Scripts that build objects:
★ ★ ★ ★ ★ ★ ★

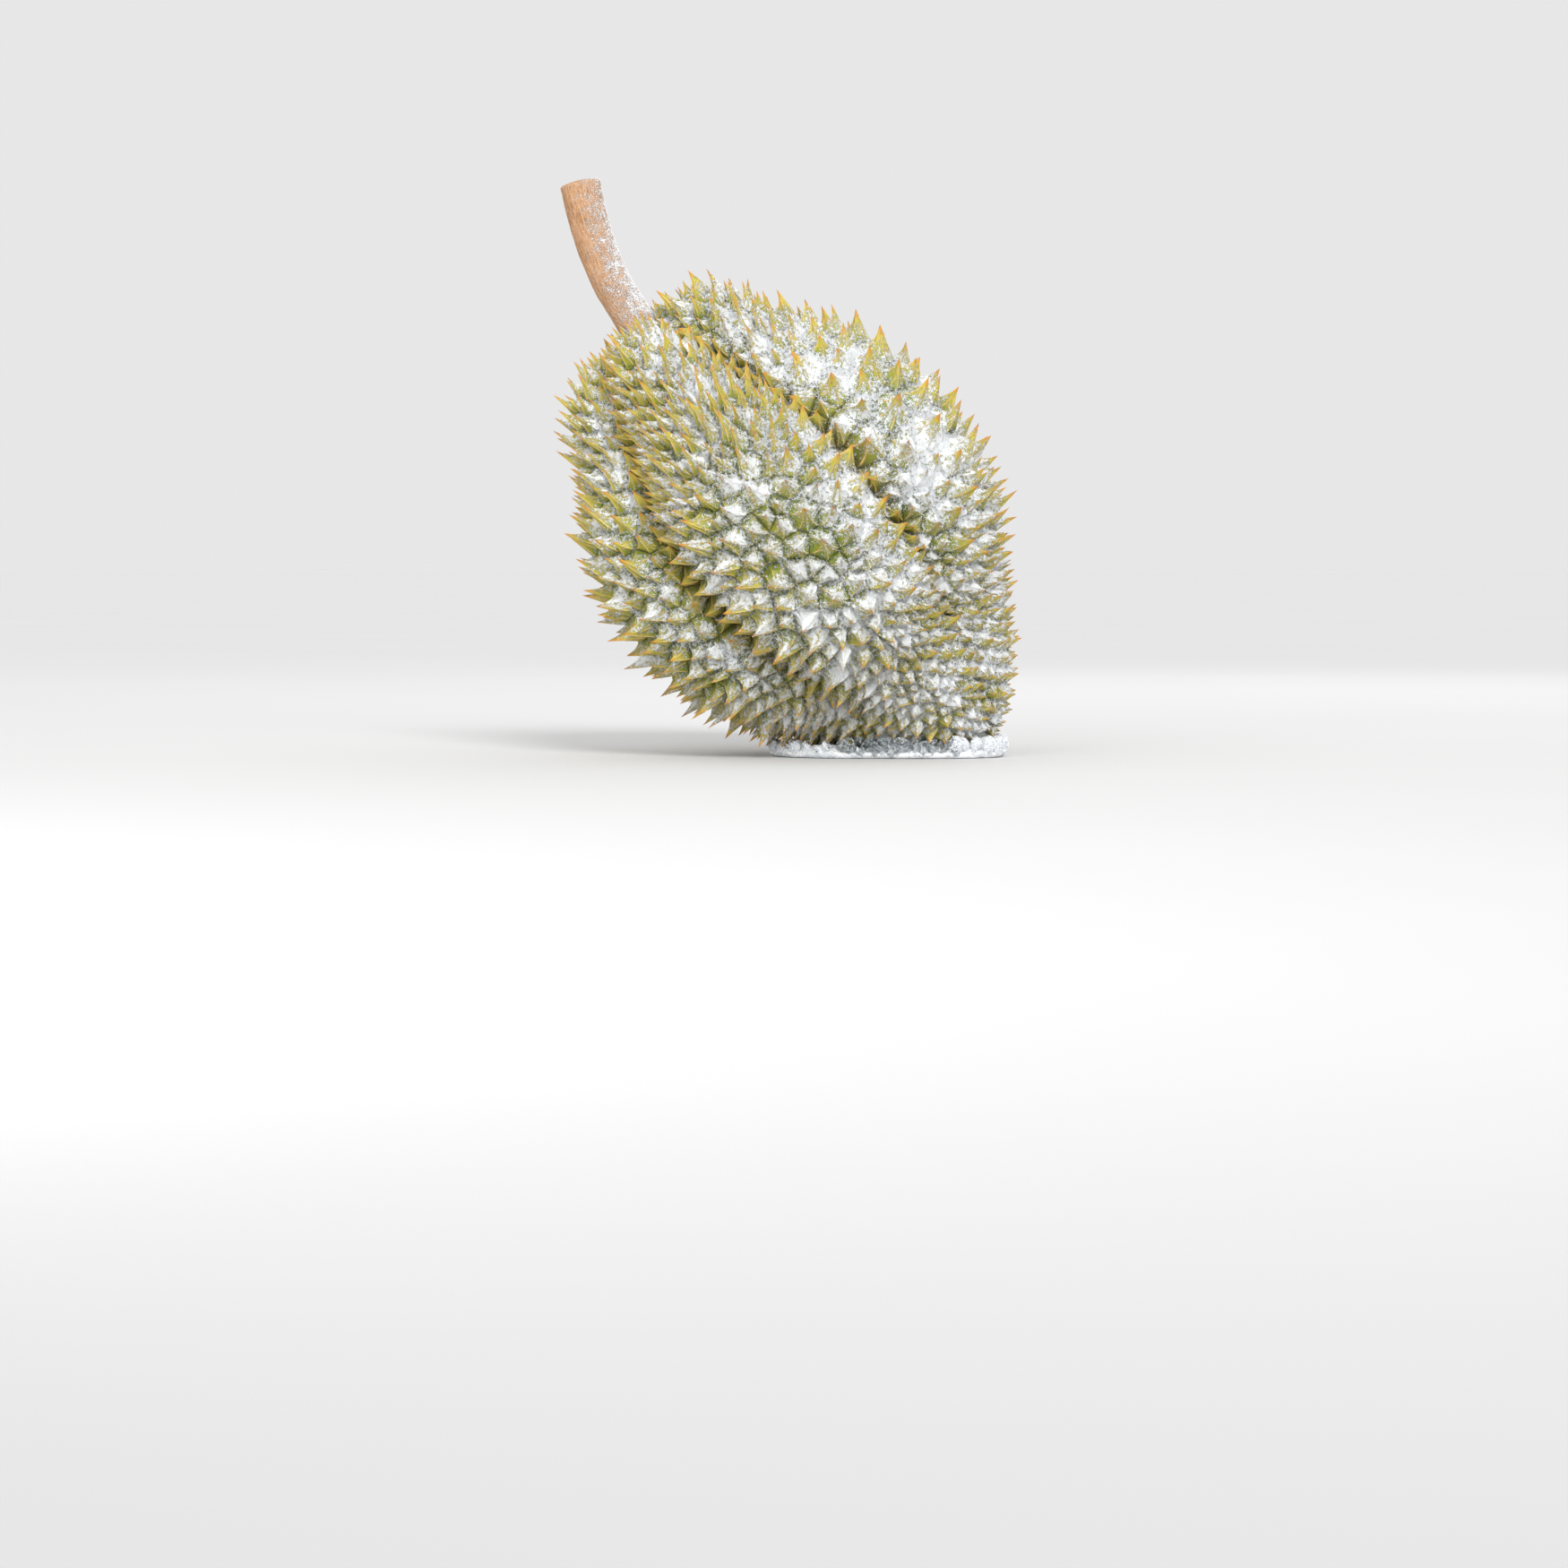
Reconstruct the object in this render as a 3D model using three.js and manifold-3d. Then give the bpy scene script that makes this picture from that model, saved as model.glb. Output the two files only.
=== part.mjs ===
// A whole frozen durian. It leans on the flank of its pointed end in a thin patch of ice, with its stem up.
// Three pieces: the husk with all its spines, the woody stem, and the ice that the husk is frozen into.
// Millimetres, +Z up. The origin is the middle of the ice patch, on the surface that it lies on.
import * as THREE from "three";
import { ConvexHull } from "three/addons/math/ConvexHull.js";
import { mergeVertices } from "three/addons/utils/BufferGeometryUtils.js";
import Module from "manifold-3d";

const wasm = await Module();
wasm.setup();

const DEG = Math.PI / 180;
const GOLDEN_ANGLE = Math.PI * (3 - Math.sqrt(5));

// The husk without its spines: its radius from the centre, every 18 degrees from stem end to blossom end.
const BODY_CENTRE = new THREE.Vector3(-44.8, 0, 111.2);
const BODY_RADII = [127, 131, 110.5, 104.5, 101, 97, 96.5, 96, 101, 121.3, 140];
const AXIS_LEAN = 40.6 * DEG;

// Five lobes with a groove between each two, deep near the stem and faint near the blossom end.
const LOBES = 5;
const LOBE_CREST = -6 * DEG;
const GROOVE_DEPTH = 0.2;
const GROOVE_SHARPNESS = 0.58;
const GROOVE_STARTS = [0, 18 * DEG];
const GROOVE_FADES = [95 * DEG, 165 * DEG];
const GROOVE_FADED_BY = 0.75;

// Distance between neighbouring spines: at the stem end, at the widest part, there on the lobe that
// faces up and right, and at the blossom end. The wide zone lies a little lower on the forward lobe, and
// is narrower there. A pair of angles is where a change starts and where it is complete.
const SPACING_STEM = 9.1;
const SPACING_MIDDLE = 15;
const SPACING_RIGHT_LOBE = 19.5;
const RIGHT_LOBE_MIDDLE = 60 * DEG;
const RIGHT_LOBE_EDGE = [50 * DEG, 15 * DEG];
const SPACING_BLOSSOM = 7.5;
const BLOSSOM_SPACING_FROM = [90 * DEG, 180 * DEG];
const WIDEST_AT = 72 * DEG;
const WIDEST_ON_FORWARD_LOBE = 93 * DEG;
const WIDE_TO_STEM = 37 * DEG;
const WIDE_TO_BLOSSOM = 47 * DEG;
const WIDE_ZONE_SHARPNESS = 2.6;
const FORWARD_LOBE_EDGE = [46 * DEG, 26 * DEG];
const FORWARD_LOBE_NARROWING = 0.25;

// Where the spines stand: candidates over the whole body, their sizes, and the room that each one needs.
const CANDIDATES = 60013;
const CANDIDATE_STRIDE = 7919;
const LARGEST_SIZE = 1.15;
const SIZE_RANGE = 0.6;
const SMALL_SIZE_RARITY = 1.8;
const PACKING = 0.78;

// The spines' height, which is less near both ends, on small feet and in the grooves. Then their lean
// towards the stem, and where the flanks of large ones bend.
const SPINE_HEIGHT = 15;
const STEM_HEIGHT_SHARE = 0.87;
const STEM_HEIGHT_ZONE = [15 * DEG, 60 * DEG];
const BLOSSOM_HEIGHT_SHARE = 0.42;
const BLOSSOM_HEIGHT_ZONE = [118 * DEG, 172 * DEG];
const GROOVE_HEIGHT_SHARE = 0.6;
const HEIGHT_BY_SIZE = 0.8;
const LEAST_HEIGHT = 0.92;
const HEIGHT_RANGE = 0.16;
const LEAN_AT_STEM = 0.62;
const LEAN_ELSEWHERE = 0.18;
const LEAN_ZONE = [40 * DEG, 85 * DEG];
const SPINE_SPLAY = 0.16;
const HOLLOW_FLANK_SPACING = 17.8;
const SHOULDER_SHARE = 0.42;
const SHOULDER_RISE = 0.33;

// The stem: where its middle line runs, from inside the husk to its cut end, and its radius there.
const STEM_PATH = [
  [-119, 0, 204],
  [-131, 0, 221],
  [-136.6, 0, 230],
  [-143.3, 0, 243],
  [-148.6, 0, 257.4],
  [-152.6, 0, 271.4],
  [-156, 0, 287.4],
];
const STEM_RADIUS = 9.6;
const STEM_END_FLARE = 0.07;
const STEM_FOOT_FLARE = 0.1;
const STEM_SIDES = 20;
const STEM_STEPS = 14;
const STEM_SEAT_RADIUS = 13;
const STEM_GAP = 0.35;

// The ice patch: its outline, how high and how far in its rim runs, and the floor that the husk stands on.
const ICE_HALF_LENGTH = 60;
const ICE_HALF_WIDTH = 38;
const ICE_RIM = [[0, 2.2], [1.6, 0.2], [3.6, 0], [5.5, 1.2], [7.5, 4.5]];
const ICE_FLOOR = 4.7;
const ICE_GAP = 0.3;
const ICE_GROW = 0.7;
const ICE_SIDE_GAP = 0.4;
const ICE_SQUARENESS = 2.3;
const ICE_WAVES = [[3, 3.9, 0.03], [7, 5.2, 0.022]]; // each wave's count, phase and share
const ICE_SIDES = 48;
const ICE_LUMPS = 32;
const LUMP_RADIUS = 3.8;
const LUMP_SIZES = [0.85, 1.2];
const LUMP_STRETCH = [1.15, 1.45];
const LUMP_INSET = 3.4;
const LUMP_CENTRE_HEIGHT = 5.8;

// Seeds of the repeatable draws.
const SITE_SEED = 20611;
const SHAPE_SEED = 977;
const LUMP_SEED = 431;

// A closed geometry as a solid that booleans can use.
function solidOf(geometry) {
  const bare = geometry.index ? geometry.toNonIndexed() : geometry.clone();
  bare.deleteAttribute("normal");
  bare.deleteAttribute("uv");
  const merged = mergeVertices(bare, 1e-4);
  return new wasm.Manifold(
    new wasm.Mesh({
      numProp: 3,
      vertProperties: new Float32Array(merged.attributes.position.array),
      triVerts: new Uint32Array(merged.index.array),
    }),
  );
}

function geometryOf(solid) {
  const mesh = solid.getMesh();
  const geometry = new THREE.BufferGeometry();
  geometry.setAttribute("position", new THREE.BufferAttribute(new Float32Array(mesh.vertProperties), 3));
  geometry.setIndex(new THREE.BufferAttribute(new Uint32Array(mesh.triVerts), 1));
  geometry.computeVertexNormals();
  return geometry;
}

// A geometry from triangles, each given as three points.
function geometryFromTriangles(triangles) {
  const geometry = new THREE.BufferGeometry();
  const numbers = triangles.flat().flatMap((p) => p.toArray());
  geometry.setAttribute("position", new THREE.Float32BufferAttribute(numbers, 3));
  return geometry;
}

const { lerp } = THREE.MathUtils;

// 0 before the first value of the zone, 1 past the second, and smooth between.
function smoothStep([first, second], x) {
  const t = Math.min(1, Math.max(0, (x - first) / (second - first)));
  return t * t * (3 - 2 * t);
}

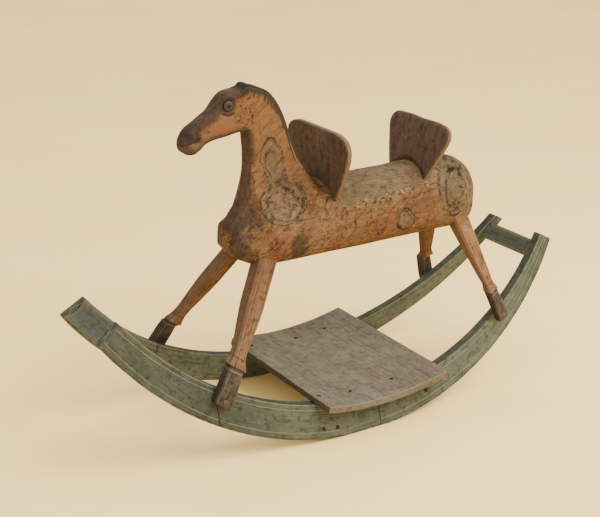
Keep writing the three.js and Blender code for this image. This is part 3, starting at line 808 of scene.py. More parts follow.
def make_rocker(side_name, side, length_name, material):
    x0, x1, foot0, foot1 = LENGTHS[length_name]
    foot0, foot1 = foot0 or x0, foot1 or x1
    span = x1 - x0
    marks = sorted({*spaced(0, span, 6), 0.4, 1.0, 2.2, 4.2, span - 0.4, span - 1.0, span - 2.2,
                    span - 4.2})
    rings = []
    values = {"grain": [], "edge": [], "from_top": [], "from_bottom": [], "outer": [], "end": []}
    for mark in marks:
        share = mark / span
        near_end = min(mark, span - mark)
        at_tip = {"front": mark > span / 2, "rear": mark < span / 2}.get(length_name, False)
        reach = TIP_ROUND if at_tip else END_ROUND
        gone = max(0.0, reach - near_end)
        drop = reach - math.sqrt(max(0.0, reach ** 2 - gone ** 2))
        x = x0 + mark
        corners = rocker_section(x, blend(foot0, foot1, share), drop, side)
        points, edges, places, runs = soft_ring(corners, 2.6, (11, 3, 11, 3))
        height = (Vector(corners[1]) - Vector(corners[0])).length
        if near_end < END_ROUND:
            inset = END_ROUND - math.sqrt(END_ROUND ** 2 - (END_ROUND - near_end) ** 2)
            points = drawn_in(points, inset)
        ring = []
        for point, edge, place, run in zip(points, edges, places, runs):
            px, py, pz = point
            worn = 0.9 * max(0.0, waver(px, py, pz, 11, side)) * smooth(edge, 5, 0)
            bow = 0.35 * waver(px, py, pz, 60, 4.0 * side)
            dy = side * (-worn if place in (0, 1) else worn * 0.5) + bow
            ring.append((px, py + dy, pz + (0.35 * worn if place in (3, 0) and run < 9 else 0.0)))
            outward = {0: height - run, 1: -run, 2: -ROCKER_THICK - run, 3: height + 10}[place]
            values["from_top"].append(outward)
            values["from_bottom"].append(run if place == 0 else -10.0)
            values["outer"].append(1.0 if place == 0 else 0.0)
            values["edge"].append(edge)
            values["end"].append(near_end)
            values["grain"].append((x, run + place * 100, 0.2 * py))
        rings.append(ring)
    points, faces = skin(rings)
    for key in values:
        values[key] += [(0, 0, 0), (0, 0, 0)] if key == "grain" else [0.0, 0.0]
    points = [(x, y, max(z, 0.0)) for x, y, z in points]
    add_piece(f"rocker_{side_name}_{length_name}_board", points, faces, values, material,
              "rocker_paint", f"rocker_{side_name}_{length_name}")


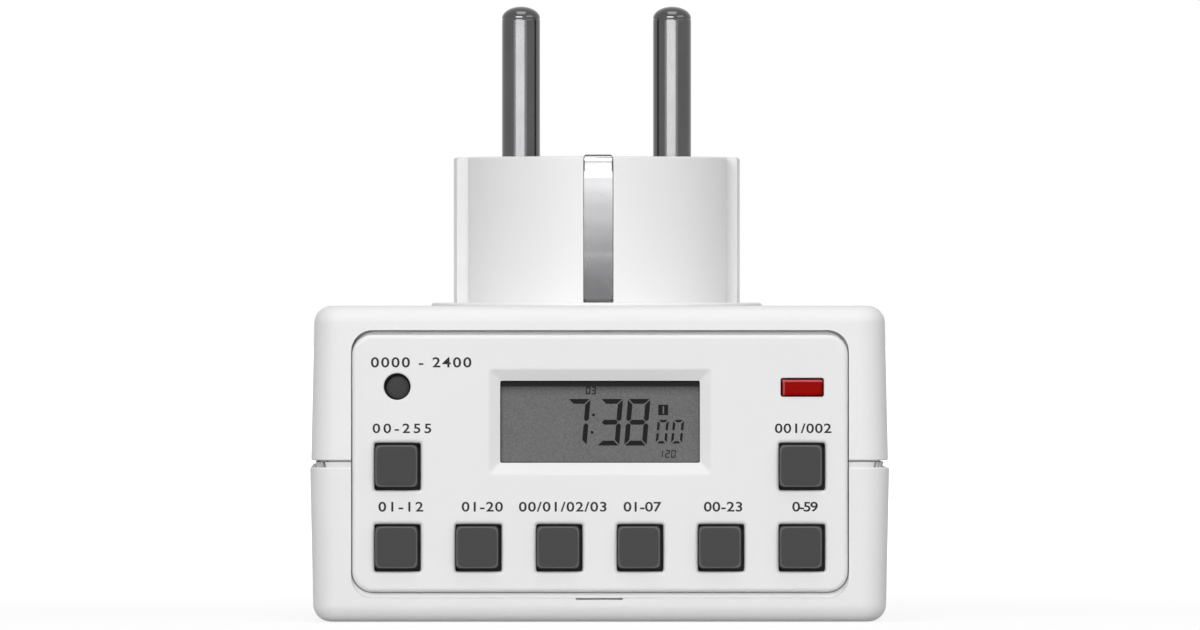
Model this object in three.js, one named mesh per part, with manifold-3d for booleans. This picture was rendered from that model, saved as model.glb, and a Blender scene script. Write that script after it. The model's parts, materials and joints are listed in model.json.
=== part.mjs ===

★ ★ ★ ★ ★ ★ ★

Everything from the first line of the records above to the line containing "const AXIS_LEAN = 40.6 * DEG;", inclusive, should be repeated exactly; leave out the rest.

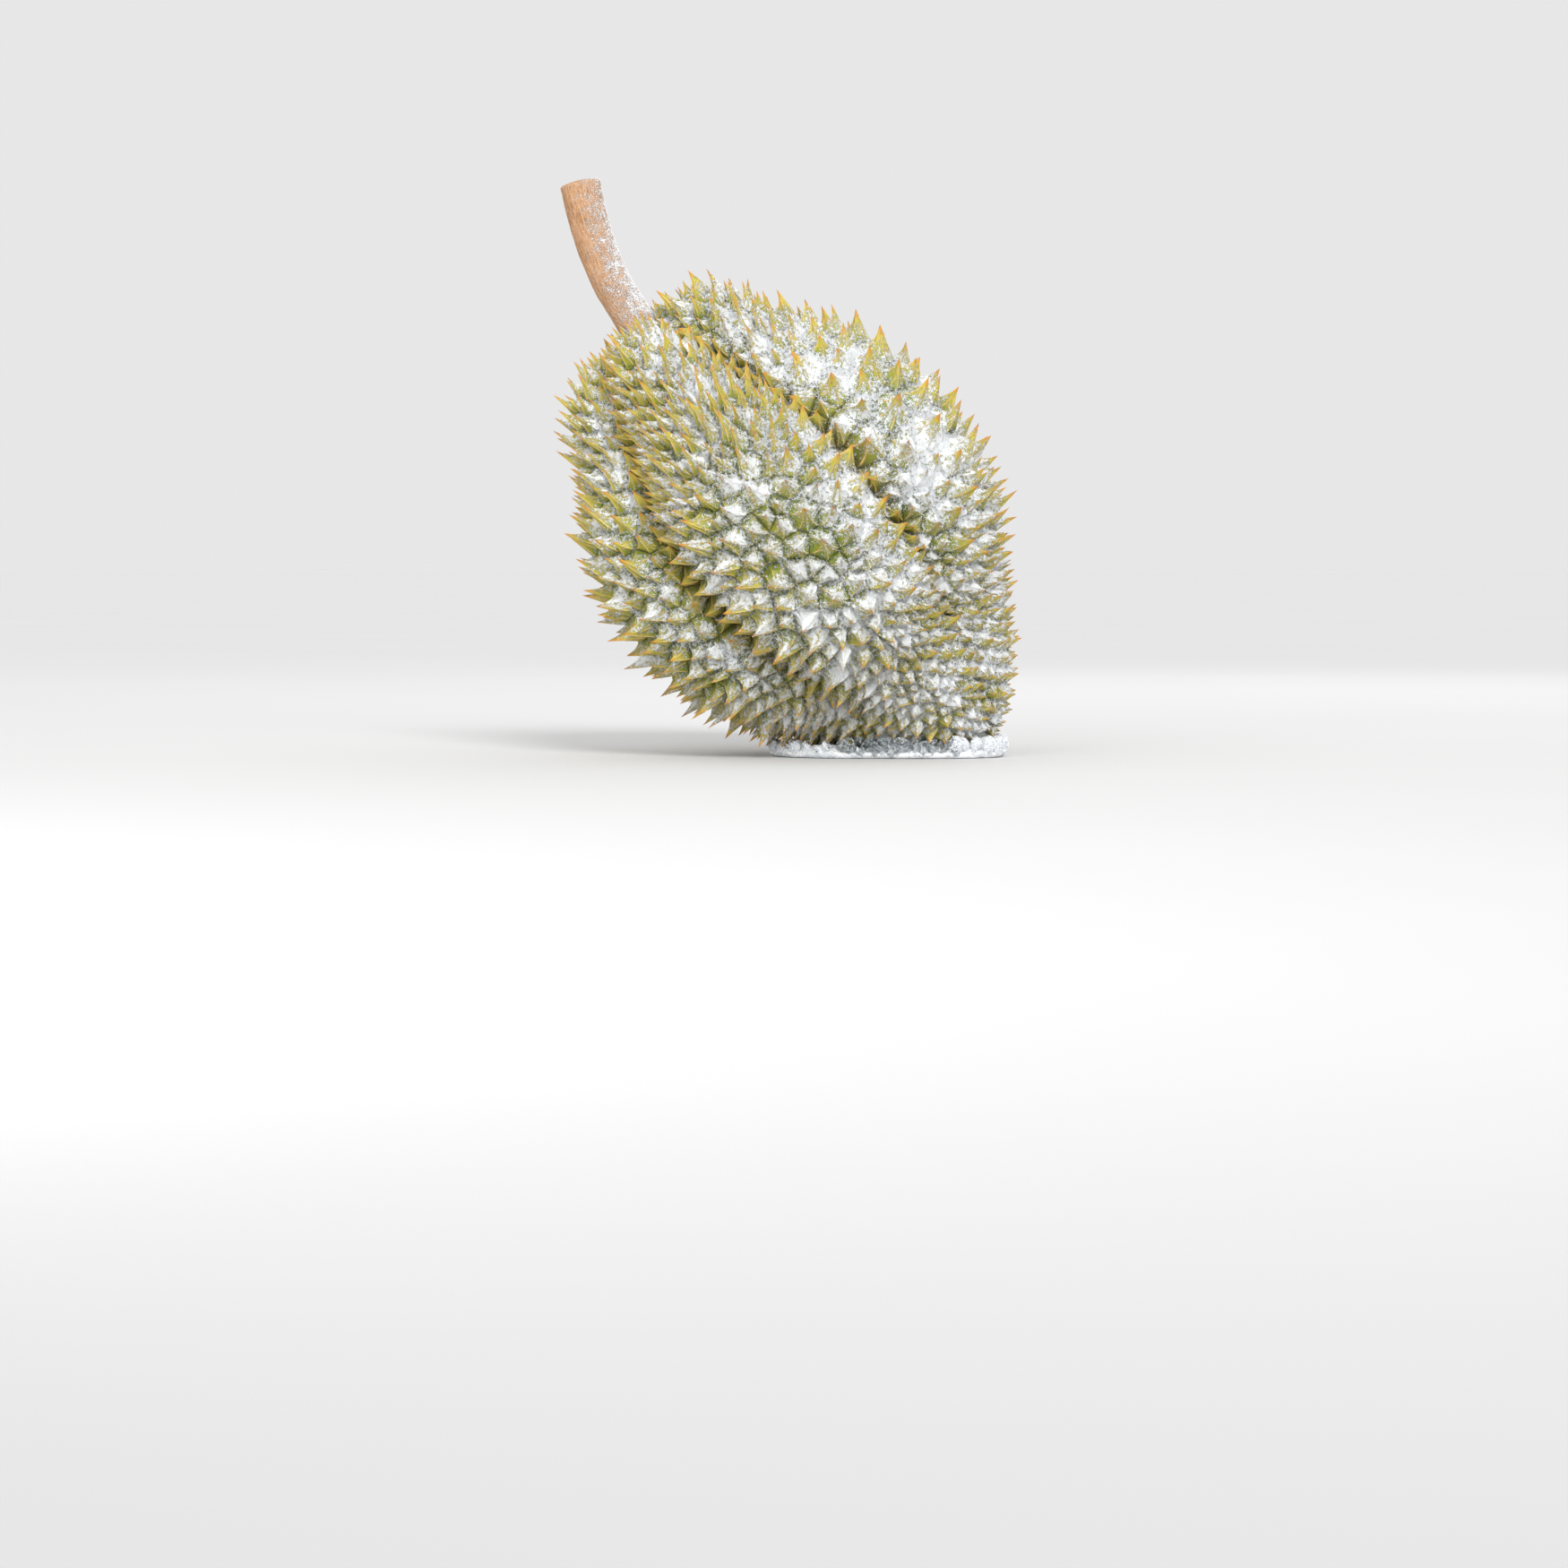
Reconstruct the object in this render as a 3D model using three.js and manifold-3d. Then give the bpy scene script that makes this picture from that model, saved as model.glb. Output the two files only.
=== part.mjs ===
// A whole frozen durian. It leans on the flank of its pointed end in a thin patch of ice, with its stem up.
// Three pieces: the husk with all its spines, the woody stem, and the ice that the husk is frozen into.
// Millimetres, +Z up. The origin is the middle of the ice patch, on the surface that it lies on.
import * as THREE from "three";
import { ConvexHull } from "three/addons/math/ConvexHull.js";
import { mergeVertices } from "three/addons/utils/BufferGeometryUtils.js";
import Module from "manifold-3d";

const wasm = await Module();
wasm.setup();

const DEG = Math.PI / 180;
const GOLDEN_ANGLE = Math.PI * (3 - Math.sqrt(5));

// The husk without its spines: its radius from the centre, every 18 degrees from stem end to blossom end.
const BODY_CENTRE = new THREE.Vector3(-44.8, 0, 111.2);
const BODY_RADII = [127, 131, 110.5, 104.5, 101, 97, 96.5, 96, 101, 121.3, 140];
const AXIS_LEAN = 40.6 * DEG;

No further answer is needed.